Your objective: Write out exactly, with no other output, the lines below from the one that contains "obj.parent = empty" through the end.

____ Information provided

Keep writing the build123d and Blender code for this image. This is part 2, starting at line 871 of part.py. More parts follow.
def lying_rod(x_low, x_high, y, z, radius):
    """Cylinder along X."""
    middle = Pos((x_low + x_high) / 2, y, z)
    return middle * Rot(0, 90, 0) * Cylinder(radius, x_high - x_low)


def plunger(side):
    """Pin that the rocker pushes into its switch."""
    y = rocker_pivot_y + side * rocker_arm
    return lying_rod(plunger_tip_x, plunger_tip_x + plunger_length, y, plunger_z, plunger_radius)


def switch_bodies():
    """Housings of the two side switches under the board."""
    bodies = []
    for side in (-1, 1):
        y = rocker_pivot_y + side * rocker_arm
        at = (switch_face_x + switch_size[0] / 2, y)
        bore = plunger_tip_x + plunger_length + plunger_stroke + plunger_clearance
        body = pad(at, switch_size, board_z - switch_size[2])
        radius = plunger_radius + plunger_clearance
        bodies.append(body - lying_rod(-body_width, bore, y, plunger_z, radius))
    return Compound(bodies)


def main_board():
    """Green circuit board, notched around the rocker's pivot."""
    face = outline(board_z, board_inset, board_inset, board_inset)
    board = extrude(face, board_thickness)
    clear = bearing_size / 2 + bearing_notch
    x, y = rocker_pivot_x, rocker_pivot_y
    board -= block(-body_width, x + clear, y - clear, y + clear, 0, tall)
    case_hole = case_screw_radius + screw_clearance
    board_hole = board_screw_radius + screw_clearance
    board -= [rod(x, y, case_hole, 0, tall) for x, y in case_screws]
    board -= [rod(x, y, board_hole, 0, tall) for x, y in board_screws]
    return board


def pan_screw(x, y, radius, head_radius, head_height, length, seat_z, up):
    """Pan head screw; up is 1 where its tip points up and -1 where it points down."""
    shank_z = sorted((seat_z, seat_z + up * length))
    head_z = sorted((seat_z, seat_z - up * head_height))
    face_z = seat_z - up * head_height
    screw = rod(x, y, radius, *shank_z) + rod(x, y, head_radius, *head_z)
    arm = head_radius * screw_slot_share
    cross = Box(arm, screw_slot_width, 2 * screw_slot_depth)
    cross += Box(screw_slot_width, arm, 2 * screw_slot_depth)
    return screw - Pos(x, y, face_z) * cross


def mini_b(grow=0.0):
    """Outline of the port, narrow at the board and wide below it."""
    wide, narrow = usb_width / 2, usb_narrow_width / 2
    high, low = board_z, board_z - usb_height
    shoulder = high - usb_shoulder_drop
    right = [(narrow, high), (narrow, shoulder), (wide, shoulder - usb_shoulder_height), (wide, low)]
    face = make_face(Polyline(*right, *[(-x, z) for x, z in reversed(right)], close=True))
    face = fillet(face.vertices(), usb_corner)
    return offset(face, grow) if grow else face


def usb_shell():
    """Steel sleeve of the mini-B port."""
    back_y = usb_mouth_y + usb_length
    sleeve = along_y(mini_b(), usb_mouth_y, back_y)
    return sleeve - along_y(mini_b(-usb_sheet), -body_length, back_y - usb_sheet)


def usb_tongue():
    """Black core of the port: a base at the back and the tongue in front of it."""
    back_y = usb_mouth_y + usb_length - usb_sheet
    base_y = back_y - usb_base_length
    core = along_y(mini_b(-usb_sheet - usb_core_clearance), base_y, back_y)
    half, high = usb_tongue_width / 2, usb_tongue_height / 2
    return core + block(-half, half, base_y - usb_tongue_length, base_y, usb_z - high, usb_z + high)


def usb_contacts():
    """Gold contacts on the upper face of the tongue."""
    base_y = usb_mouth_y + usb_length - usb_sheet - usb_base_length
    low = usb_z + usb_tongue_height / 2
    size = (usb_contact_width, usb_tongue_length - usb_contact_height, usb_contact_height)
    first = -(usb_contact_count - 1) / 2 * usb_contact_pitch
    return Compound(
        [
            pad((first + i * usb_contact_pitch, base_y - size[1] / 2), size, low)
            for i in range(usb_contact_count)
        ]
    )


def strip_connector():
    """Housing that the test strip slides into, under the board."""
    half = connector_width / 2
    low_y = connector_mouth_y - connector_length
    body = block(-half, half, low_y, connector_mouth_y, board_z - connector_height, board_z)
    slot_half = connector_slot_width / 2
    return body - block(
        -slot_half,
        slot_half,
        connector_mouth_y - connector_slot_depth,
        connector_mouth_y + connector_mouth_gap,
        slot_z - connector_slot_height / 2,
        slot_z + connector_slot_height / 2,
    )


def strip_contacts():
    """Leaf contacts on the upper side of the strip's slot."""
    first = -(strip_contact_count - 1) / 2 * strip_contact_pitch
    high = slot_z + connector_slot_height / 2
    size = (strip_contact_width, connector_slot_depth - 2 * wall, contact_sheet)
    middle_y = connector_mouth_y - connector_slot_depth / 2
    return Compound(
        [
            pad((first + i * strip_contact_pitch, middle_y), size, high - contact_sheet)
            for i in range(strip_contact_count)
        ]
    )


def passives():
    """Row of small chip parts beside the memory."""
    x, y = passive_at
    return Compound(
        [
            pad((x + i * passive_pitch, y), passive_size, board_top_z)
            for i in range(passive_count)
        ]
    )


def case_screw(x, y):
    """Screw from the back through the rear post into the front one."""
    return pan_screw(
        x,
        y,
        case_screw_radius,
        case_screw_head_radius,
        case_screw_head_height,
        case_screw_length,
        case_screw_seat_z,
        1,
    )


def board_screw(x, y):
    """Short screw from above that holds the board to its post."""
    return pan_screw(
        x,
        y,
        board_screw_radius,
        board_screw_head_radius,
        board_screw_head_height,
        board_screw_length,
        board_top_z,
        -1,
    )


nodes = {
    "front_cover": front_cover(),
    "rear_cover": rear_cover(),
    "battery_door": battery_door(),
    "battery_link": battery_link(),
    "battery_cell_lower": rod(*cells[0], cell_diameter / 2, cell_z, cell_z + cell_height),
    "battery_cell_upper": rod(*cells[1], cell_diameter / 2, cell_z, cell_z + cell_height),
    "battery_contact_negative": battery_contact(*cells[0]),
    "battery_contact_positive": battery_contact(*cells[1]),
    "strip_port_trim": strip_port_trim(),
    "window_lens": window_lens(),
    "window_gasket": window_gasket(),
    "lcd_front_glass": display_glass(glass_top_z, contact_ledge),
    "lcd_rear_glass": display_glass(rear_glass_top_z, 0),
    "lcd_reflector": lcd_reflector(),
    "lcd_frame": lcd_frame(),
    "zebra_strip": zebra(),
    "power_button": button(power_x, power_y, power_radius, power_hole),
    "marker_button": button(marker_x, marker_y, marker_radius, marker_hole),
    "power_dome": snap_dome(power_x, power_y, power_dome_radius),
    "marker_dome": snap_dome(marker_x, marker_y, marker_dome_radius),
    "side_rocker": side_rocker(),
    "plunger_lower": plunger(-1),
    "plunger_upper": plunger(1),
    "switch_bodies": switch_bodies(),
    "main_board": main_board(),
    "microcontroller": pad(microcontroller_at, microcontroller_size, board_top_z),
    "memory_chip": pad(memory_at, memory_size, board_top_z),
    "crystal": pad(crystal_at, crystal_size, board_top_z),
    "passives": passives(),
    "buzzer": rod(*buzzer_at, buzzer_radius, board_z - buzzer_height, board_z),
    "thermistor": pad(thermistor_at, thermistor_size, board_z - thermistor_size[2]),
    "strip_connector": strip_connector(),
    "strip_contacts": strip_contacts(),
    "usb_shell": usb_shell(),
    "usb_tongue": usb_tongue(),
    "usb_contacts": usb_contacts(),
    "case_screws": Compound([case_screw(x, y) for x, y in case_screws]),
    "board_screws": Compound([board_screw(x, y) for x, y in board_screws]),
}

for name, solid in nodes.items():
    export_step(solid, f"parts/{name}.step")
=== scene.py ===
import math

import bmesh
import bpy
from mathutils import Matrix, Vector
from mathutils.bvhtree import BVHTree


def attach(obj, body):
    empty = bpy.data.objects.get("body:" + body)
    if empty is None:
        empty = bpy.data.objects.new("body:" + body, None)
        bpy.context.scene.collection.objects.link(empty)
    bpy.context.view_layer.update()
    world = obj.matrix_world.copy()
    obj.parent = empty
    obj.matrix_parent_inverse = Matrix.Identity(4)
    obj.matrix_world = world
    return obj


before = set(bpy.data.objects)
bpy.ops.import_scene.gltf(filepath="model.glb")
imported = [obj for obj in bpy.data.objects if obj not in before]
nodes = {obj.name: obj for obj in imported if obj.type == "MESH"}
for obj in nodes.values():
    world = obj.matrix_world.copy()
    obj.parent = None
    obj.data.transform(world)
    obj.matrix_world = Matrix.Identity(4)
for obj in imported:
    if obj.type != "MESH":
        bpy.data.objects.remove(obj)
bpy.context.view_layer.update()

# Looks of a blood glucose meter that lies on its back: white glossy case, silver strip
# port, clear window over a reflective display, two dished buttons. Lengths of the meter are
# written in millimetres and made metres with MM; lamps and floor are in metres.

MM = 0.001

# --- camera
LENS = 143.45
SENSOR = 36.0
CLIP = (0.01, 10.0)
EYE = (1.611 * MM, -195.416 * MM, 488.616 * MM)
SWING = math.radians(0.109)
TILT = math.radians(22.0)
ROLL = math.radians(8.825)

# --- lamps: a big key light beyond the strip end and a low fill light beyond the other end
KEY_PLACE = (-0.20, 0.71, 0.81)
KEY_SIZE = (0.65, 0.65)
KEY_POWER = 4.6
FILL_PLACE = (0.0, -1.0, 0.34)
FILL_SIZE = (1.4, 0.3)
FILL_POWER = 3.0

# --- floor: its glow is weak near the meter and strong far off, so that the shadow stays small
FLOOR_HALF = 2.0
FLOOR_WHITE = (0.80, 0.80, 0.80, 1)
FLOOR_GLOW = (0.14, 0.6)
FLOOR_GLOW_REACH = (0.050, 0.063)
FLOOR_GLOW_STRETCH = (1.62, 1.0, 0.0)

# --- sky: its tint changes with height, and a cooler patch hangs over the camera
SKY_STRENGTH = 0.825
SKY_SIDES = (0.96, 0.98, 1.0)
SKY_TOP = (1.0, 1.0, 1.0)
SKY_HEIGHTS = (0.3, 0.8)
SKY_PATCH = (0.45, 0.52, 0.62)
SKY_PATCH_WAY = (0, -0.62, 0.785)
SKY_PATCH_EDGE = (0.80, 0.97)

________

Response below:
    obj.parent = empty
    obj.matrix_parent_inverse = Matrix.Identity(4)
    obj.matrix_world = world
    return obj


before = set(bpy.data.objects)
bpy.ops.import_scene.gltf(filepath="model.glb")
imported = [obj for obj in bpy.data.objects if obj not in before]
nodes = {obj.name: obj for obj in imported if obj.type == "MESH"}
for obj in nodes.values():
    world = obj.matrix_world.copy()
    obj.parent = None
    obj.data.transform(world)
    obj.matrix_world = Matrix.Identity(4)
for obj in imported:
    if obj.type != "MESH":
        bpy.data.objects.remove(obj)
bpy.context.view_layer.update()

# Looks of a blood glucose meter that lies on its back: white glossy case, silver strip
# port, clear window over a reflective display, two dished buttons. Lengths of the meter are
# written in millimetres and made metres with MM; lamps and floor are in metres.

MM = 0.001

# --- camera
LENS = 143.45
SENSOR = 36.0
CLIP = (0.01, 10.0)
EYE = (1.611 * MM, -195.416 * MM, 488.616 * MM)
SWING = math.radians(0.109)
TILT = math.radians(22.0)
ROLL = math.radians(8.825)

# --- lamps: a big key light beyond the strip end and a low fill light beyond the other end
KEY_PLACE = (-0.20, 0.71, 0.81)
KEY_SIZE = (0.65, 0.65)
KEY_POWER = 4.6
FILL_PLACE = (0.0, -1.0, 0.34)
FILL_SIZE = (1.4, 0.3)
FILL_POWER = 3.0

# --- floor: its glow is weak near the meter and strong far off, so that the shadow stays small
FLOOR_HALF = 2.0
FLOOR_WHITE = (0.80, 0.80, 0.80, 1)
FLOOR_GLOW = (0.14, 0.6)
FLOOR_GLOW_REACH = (0.050, 0.063)
FLOOR_GLOW_STRETCH = (1.62, 1.0, 0.0)

# --- sky: its tint changes with height, and a cooler patch hangs over the camera
SKY_STRENGTH = 0.825
SKY_SIDES = (0.96, 0.98, 1.0)
SKY_TOP = (1.0, 1.0, 1.0)
SKY_HEIGHTS = (0.3, 0.8)
SKY_PATCH = (0.45, 0.52, 0.62)
SKY_PATCH_WAY = (0, -0.62, 0.785)
SKY_PATCH_EDGE = (0.80, 0.97)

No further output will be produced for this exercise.